Insert: To insert a new element in a binary tree, we may have to descend all the way to the bottom of the tree, so the operation is linear based on the height of the tree. If the tree is a perfectly balanced binary tree, then it is on the order of $log_2(n)$. Otherwise, it is linear based on the height, which in the worst case of a completely unbalanced tree could be the number of nodes itself. Once you’ve added the new item, a perfectly balance tree may need to rebalance itself, but that operation is not any more costly than the insert operation.
Access: Similarly, to access a particular element in a binary tree, we’ll have to descend through the tree until we find the element we are looking for. At each level, we know exactly which child to check, so it is once again related to the height of the tree. If the tree is a perfectly balanced binary tree, then it is on the order of $log_2(n)$. Otherwise, it is linear based on the height, which in the worst case of a completely unbalanced tree could be the number of nodes itself.
Find: Once again, find in this instance is similar to access.
Delete: Finally, deleting an element from a binary tree involves finding the element, which will be linear based on the height of the tree. Once the element is removed, then a perfectly balanced tree will need to rebalance itself, which could also take the same amount of time. So, in both cases, it runs on the order of $h$ time, which in the worst case is the total number of nodes $n$ on an unbalanced tree, or $log_2(n)$ on a perfectly balanced tree.

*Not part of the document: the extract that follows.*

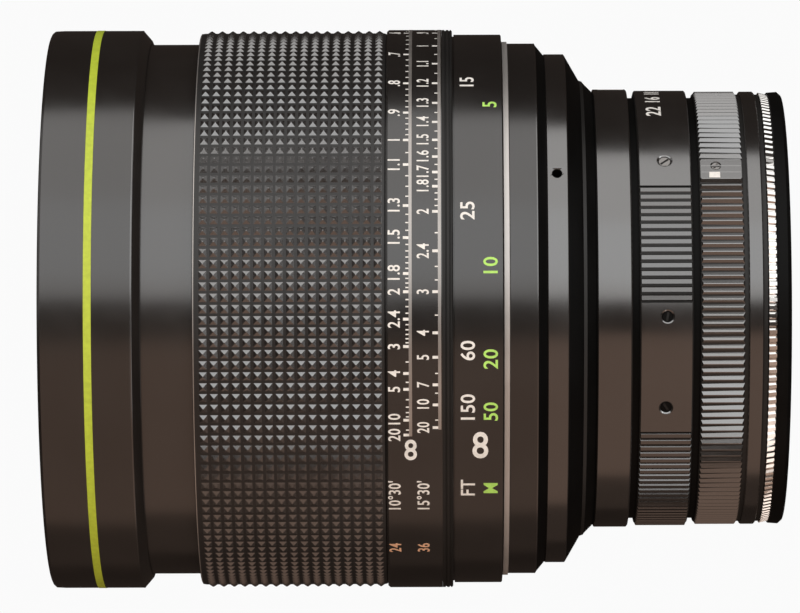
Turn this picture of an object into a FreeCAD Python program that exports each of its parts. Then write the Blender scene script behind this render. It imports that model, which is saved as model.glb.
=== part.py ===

So, most operations involving a perfectly balanced binary tree run in $log_2(n)$ time, which is very efficient when compared to a generic tree. However, if the tree is not balanced, then we cannot make any assumptions about the height of the tree and each operation could require $n$ time, where $n$ is the number of nodes in the tree.
- Memory: The memory usage of a binary tree is directly correlated with the number of nodes, so we typically say that it is on the order of $n$ memory usage.